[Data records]

# # # # # # #

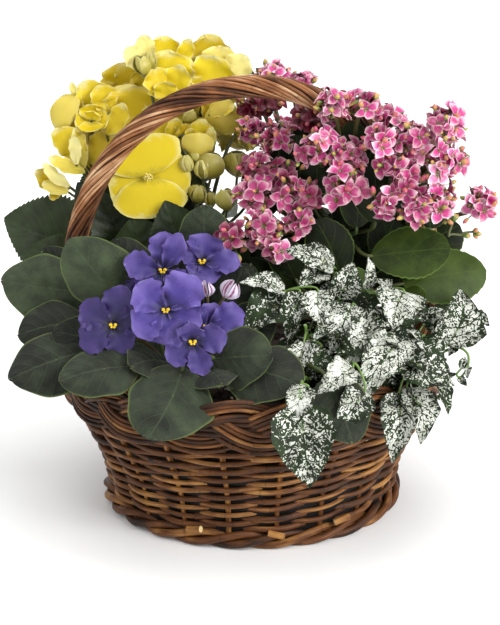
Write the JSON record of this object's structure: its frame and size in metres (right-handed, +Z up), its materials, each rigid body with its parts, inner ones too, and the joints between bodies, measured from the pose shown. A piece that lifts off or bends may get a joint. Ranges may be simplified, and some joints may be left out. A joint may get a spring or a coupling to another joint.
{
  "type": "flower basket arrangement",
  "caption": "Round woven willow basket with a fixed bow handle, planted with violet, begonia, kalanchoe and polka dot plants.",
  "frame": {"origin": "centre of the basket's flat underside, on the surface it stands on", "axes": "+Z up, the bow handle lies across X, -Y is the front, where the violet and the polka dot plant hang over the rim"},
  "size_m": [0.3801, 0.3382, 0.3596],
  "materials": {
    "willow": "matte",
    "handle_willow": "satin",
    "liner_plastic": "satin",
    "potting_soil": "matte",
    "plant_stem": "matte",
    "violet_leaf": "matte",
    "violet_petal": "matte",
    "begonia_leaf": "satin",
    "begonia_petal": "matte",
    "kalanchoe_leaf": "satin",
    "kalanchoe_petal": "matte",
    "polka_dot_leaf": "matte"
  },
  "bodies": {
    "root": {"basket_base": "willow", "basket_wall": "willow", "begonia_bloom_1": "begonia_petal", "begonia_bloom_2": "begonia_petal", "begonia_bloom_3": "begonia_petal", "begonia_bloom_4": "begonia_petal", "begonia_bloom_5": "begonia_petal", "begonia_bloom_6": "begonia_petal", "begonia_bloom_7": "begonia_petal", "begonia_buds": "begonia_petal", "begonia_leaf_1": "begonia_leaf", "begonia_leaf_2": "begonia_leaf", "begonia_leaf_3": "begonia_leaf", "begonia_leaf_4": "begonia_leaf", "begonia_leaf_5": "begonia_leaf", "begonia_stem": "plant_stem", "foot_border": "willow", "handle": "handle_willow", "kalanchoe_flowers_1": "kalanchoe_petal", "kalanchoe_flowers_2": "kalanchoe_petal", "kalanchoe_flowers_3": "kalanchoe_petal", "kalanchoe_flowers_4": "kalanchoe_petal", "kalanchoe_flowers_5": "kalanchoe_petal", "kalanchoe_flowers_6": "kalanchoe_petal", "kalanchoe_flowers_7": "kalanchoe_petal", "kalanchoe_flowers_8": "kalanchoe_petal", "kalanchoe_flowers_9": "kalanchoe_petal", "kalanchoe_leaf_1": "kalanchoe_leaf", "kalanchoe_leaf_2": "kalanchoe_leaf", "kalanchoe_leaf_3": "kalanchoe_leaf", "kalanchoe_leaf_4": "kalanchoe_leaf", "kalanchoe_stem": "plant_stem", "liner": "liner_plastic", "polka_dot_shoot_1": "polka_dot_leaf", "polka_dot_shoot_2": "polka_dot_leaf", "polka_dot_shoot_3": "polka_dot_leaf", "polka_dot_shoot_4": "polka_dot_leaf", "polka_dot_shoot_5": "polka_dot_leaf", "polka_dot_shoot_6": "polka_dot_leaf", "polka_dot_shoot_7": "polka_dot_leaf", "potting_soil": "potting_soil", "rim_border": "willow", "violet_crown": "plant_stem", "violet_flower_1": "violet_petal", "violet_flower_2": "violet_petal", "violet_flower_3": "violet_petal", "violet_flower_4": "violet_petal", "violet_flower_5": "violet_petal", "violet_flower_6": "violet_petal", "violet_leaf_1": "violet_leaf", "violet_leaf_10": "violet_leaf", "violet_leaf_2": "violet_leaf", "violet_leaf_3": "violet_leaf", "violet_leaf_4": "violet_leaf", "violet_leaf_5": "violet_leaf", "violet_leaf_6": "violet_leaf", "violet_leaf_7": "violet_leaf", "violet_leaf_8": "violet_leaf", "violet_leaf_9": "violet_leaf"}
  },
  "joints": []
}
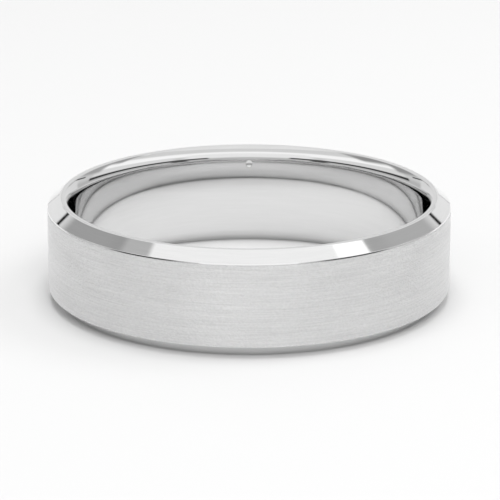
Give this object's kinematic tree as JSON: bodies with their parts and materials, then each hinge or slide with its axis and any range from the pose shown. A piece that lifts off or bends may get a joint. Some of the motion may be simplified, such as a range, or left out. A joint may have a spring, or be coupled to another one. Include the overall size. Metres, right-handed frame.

# # # # # # #

▶ [What you will do]:
Using the material above, report each line where "joints" occurs.

▶ [Solution to the problem]:
Write the JSON record of this object's structure: its frame and size in metres (right-handed, +Z up), its materials, each rigid body with its parts, inner ones too, and the joints between bodies, measured from the pose shown. A piece that lifts off or bends may get a joint. Ranges may be simplified, and some joints may be left out. A joint may get a spring or a coupling to another joint.
  "joints": []